2 社会資本整備とその効果(ストック効果)
本県では、国土交通省や西日本高速道路㈱等と連携して、上記取組みに必要なインフラ整備を推進している。以下に、社会資本整備とその効果(ストック効果)の事例を挙げる。

2-1 道路ネットワークの形成
九州北部における自動車メーカーは、推進会議が設立された平成15年時点で、日産自動車九州㈱(1976年12月に車両生産開始)とトヨタ自動車九州㈱宮田工場(1992年12月に車両生産開始)の2社であり、それぞれ県東部(苅田港の背後地)と県北部(九州縦貫自動車道沿い)に立地していたことから、自動車関連企業も県の東部から北部にかけて集中していた。
このような状況において、物流拠点と自動車関連企業及び県内の工業団地等のネットワークを強化するため、東九州自動車道(※ 1)の整備や、九州縦貫自動車道への鞍手インターチェンジ(※ 2)・宮田スマートインターチェンジ(※ 3)の追加設置、交通拠点へのアクセス道路の整備を推進してきた。
この道路ネットワーク形成の過程において、福岡県の全域で自動車関連企業が集積し、平成26年10月現在で487社の自動車関連企業が立地する一大生産拠点に成長した。図-1に福岡県内における幹線道路ネットワーク整備状況と自動車関連企業の分布を示す。

(※ 1)福岡県北九州市を起点として、大分・宮崎・鹿児島の各県を結び、鹿児島市に至る延長約436km の高速道路であり、福岡県内においては、これまでに椎田南IC ~豊前IC の7.2㎞を除く区間で供用中。
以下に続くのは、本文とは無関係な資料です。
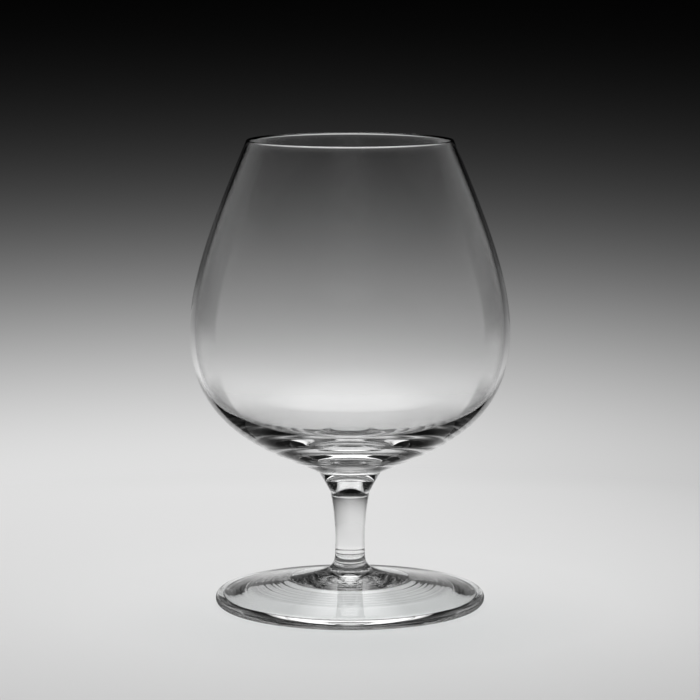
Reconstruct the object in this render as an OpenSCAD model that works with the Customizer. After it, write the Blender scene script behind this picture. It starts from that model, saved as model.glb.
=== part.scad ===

椎田南IC ~豊前ICについては、平成28年春の開通を目標に整備が進められている。特に小倉東JCT ~苅田北九州空港IC が開通した平成18年2月前後に、トヨタ自動車九州㈱苅田工場(2005年12月)、同小倉工場(2008年8月)が生産を開始している。

(※ 2)供用中の九州縦貫自動車道に、地域活性化IC として追加設置(平成23年2月供用)(図-2参照)。

(※ 3)供用中の九州縦貫自動車道に、上り方向(北九州方向)のハーフIC を追加設置(平成23年3月供用)(図-2参照)。

2-2 物流拠点の整備(苅田港)

当時から、福岡県の物流拠点の一つであった苅田港においては、周辺に交通拠点となる北九州空港や東九州自動車道(苅田北九州空港IC)が整備されたことに加え、苅田港の埠頭整備や工業団地造成等により、背後地に日産自動車九州㈱やトヨタ自動車九州㈱苅田工場等の自動車組立工場やエンジン・部品工場が立地し、品目別取扱貨物における自動車関連部品が4割強を占める中、取扱貨物量は平成16年以降の10年間で約1.2に倍増加している(図―3及び図-4参照)。

これらインフラ整備の効果もあり、北部九州における自動車の生産台数はこれまでの20年間で約3.5倍に増加し、平成24年度には過去最高の142万台を記録している(図-5参照)。

また、自動車関連企業の進出が多い県東部に位置する京築圏域においては、2005から2010年の5ヶ年で、20歳代後半から60歳代の現役世代が転入超過傾向にある(図-6参照)。

3 おわりに
これまでに紹介した効果は、必ずしも社会資本の整備によるものだけではなく、様々な施策等との相乗効果によりもたらされたものである。
しかし、社会資本整備がなければ実現できなかったものであり、改めてその重要性を考える機会となった。
福岡県は、経済成長が著しいアジアに最も近い日本の玄関口として、今後の日本経済の活性化をけん引するポテンシャルを有している。そのポテンシャルを最大限に発揮させるためには、引き続き効果的に社会資本整備を推進する必要があると考える。